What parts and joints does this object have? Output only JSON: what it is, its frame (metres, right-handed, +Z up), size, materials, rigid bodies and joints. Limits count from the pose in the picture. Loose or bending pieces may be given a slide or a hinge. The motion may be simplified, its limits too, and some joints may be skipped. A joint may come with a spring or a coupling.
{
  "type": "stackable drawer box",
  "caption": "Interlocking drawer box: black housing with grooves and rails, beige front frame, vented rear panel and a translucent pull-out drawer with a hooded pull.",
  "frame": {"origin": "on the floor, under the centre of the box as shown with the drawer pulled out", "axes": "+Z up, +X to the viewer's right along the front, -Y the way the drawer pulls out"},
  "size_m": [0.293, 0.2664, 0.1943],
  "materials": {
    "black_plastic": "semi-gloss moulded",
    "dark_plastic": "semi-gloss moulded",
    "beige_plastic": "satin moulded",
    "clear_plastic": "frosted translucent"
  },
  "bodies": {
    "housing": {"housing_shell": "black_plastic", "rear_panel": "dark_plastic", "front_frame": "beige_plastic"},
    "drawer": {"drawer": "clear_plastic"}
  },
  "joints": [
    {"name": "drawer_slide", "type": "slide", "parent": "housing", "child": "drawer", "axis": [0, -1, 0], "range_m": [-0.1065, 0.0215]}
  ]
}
= = = = = = =
Restate the whole of the material exactly.

OUTPUT
What parts and joints does this object have? Output only JSON: what it is, its frame (metres, right-handed, +Z up), size, materials, rigid bodies and joints. Limits count from the pose in the picture. Loose or bending pieces may be given a slide or a hinge. The motion may be simplified, its limits too, and some joints may be skipped. A joint may come with a spring or a coupling.
{
  "type": "stackable drawer box",
  "caption": "Interlocking drawer box: black housing with grooves and rails, beige front frame, vented rear panel and a translucent pull-out drawer with a hooded pull.",
  "frame": {"origin": "on the floor, under the centre of the box as shown with the drawer pulled out", "axes": "+Z up, +X to the viewer's right along the front, -Y the way the drawer pulls out"},
  "size_m": [0.293, 0.2664, 0.1943],
  "materials": {
    "black_plastic": "semi-gloss moulded",
    "dark_plastic": "semi-gloss moulded",
    "beige_plastic": "satin moulded",
    "clear_plastic": "frosted translucent"
  },
  "bodies": {
    "housing": {"housing_shell": "black_plastic", "rear_panel": "dark_plastic", "front_frame": "beige_plastic"},
    "drawer": {"drawer": "clear_plastic"}
  },
  "joints": [
    {"name": "drawer_slide", "type": "slide", "parent": "housing", "child": "drawer", "axis": [0, -1, 0], "range_m": [-0.1065, 0.0215]}
  ]
}